• _Available data_:
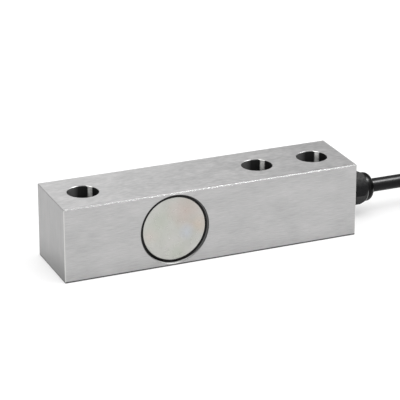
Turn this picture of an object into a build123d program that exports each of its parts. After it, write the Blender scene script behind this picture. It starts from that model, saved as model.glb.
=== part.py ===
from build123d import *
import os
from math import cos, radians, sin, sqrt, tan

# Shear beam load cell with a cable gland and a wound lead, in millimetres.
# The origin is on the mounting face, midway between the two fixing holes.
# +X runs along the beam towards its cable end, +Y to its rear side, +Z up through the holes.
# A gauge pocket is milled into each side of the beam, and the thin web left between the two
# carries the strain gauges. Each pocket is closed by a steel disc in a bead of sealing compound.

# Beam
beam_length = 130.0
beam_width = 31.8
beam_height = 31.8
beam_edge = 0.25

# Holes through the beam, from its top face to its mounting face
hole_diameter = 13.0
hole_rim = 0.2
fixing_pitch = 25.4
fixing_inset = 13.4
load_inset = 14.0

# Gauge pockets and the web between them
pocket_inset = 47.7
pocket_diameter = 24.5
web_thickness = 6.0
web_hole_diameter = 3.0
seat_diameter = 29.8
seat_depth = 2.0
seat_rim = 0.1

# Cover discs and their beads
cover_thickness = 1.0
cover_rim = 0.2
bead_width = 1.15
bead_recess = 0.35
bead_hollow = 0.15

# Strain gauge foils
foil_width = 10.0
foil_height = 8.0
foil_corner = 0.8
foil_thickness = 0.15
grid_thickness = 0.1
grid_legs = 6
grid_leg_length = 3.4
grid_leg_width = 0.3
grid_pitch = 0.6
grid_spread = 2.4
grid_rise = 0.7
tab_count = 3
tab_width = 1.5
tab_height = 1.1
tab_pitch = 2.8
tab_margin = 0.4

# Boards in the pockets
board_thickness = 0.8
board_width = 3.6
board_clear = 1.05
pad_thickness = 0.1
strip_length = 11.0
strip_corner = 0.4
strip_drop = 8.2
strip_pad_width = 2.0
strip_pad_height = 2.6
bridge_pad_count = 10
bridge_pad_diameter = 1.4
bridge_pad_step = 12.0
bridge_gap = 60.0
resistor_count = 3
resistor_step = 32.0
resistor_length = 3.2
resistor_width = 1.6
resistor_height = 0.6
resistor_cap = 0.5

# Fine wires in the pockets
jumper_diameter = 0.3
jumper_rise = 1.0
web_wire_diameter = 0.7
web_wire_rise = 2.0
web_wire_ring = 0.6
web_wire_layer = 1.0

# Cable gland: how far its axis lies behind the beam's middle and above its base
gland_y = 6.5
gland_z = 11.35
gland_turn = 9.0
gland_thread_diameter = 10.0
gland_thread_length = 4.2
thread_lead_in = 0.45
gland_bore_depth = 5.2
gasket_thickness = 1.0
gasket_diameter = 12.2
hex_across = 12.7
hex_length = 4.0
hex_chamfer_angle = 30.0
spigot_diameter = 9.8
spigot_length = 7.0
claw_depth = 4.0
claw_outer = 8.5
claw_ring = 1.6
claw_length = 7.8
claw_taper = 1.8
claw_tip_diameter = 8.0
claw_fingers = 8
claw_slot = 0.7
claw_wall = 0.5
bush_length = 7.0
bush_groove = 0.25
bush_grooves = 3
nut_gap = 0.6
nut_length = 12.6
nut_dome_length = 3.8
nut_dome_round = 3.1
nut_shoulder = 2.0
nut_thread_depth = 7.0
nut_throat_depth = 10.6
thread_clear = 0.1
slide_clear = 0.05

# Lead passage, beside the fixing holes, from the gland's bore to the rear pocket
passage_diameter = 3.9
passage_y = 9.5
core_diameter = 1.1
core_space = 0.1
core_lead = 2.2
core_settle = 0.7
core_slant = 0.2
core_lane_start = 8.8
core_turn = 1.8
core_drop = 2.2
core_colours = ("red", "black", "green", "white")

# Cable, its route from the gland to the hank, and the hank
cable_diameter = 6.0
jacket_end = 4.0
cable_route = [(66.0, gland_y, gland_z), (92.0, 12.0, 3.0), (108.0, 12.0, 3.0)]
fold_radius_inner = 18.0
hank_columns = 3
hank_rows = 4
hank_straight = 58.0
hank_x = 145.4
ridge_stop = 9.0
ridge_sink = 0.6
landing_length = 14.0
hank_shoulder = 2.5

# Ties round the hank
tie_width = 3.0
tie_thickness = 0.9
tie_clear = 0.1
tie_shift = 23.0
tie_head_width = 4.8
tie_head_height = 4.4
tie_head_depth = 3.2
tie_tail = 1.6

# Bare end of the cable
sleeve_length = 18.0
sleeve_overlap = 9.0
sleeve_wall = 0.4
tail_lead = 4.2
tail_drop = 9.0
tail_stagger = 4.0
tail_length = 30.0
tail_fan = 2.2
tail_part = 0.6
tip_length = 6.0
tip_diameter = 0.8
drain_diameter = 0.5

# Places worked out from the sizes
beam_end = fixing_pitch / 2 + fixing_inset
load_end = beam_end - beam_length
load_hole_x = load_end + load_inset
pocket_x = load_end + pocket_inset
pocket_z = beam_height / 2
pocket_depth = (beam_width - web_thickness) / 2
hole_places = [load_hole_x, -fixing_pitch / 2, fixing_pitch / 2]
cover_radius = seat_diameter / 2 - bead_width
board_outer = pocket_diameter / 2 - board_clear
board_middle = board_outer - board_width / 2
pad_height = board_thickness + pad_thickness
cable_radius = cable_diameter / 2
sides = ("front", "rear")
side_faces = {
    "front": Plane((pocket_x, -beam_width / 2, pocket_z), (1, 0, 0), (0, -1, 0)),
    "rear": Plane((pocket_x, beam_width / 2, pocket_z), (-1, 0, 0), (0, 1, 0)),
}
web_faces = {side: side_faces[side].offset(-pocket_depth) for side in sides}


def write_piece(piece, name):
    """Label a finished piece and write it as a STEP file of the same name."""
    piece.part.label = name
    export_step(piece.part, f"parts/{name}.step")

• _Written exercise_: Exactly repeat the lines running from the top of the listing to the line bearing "beam_edge = 0.25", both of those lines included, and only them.

• _Full output_:
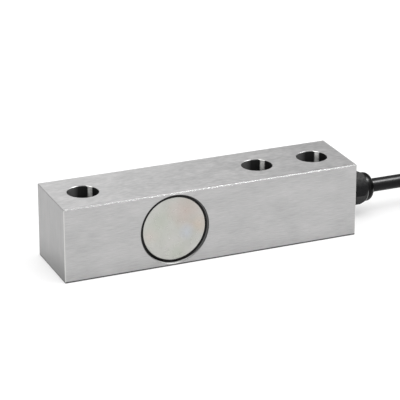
Turn this picture of an object into a build123d program that exports each of its parts. After it, write the Blender scene script behind this picture. It starts from that model, saved as model.glb.
=== part.py ===
from build123d import *
import os
from math import cos, radians, sin, sqrt, tan

# Shear beam load cell with a cable gland and a wound lead, in millimetres.
# The origin is on the mounting face, midway between the two fixing holes.
# +X runs along the beam towards its cable end, +Y to its rear side, +Z up through the holes.
# A gauge pocket is milled into each side of the beam, and the thin web left between the two
# carries the strain gauges. Each pocket is closed by a steel disc in a bead of sealing compound.

# Beam
beam_length = 130.0
beam_width = 31.8
beam_height = 31.8
beam_edge = 0.25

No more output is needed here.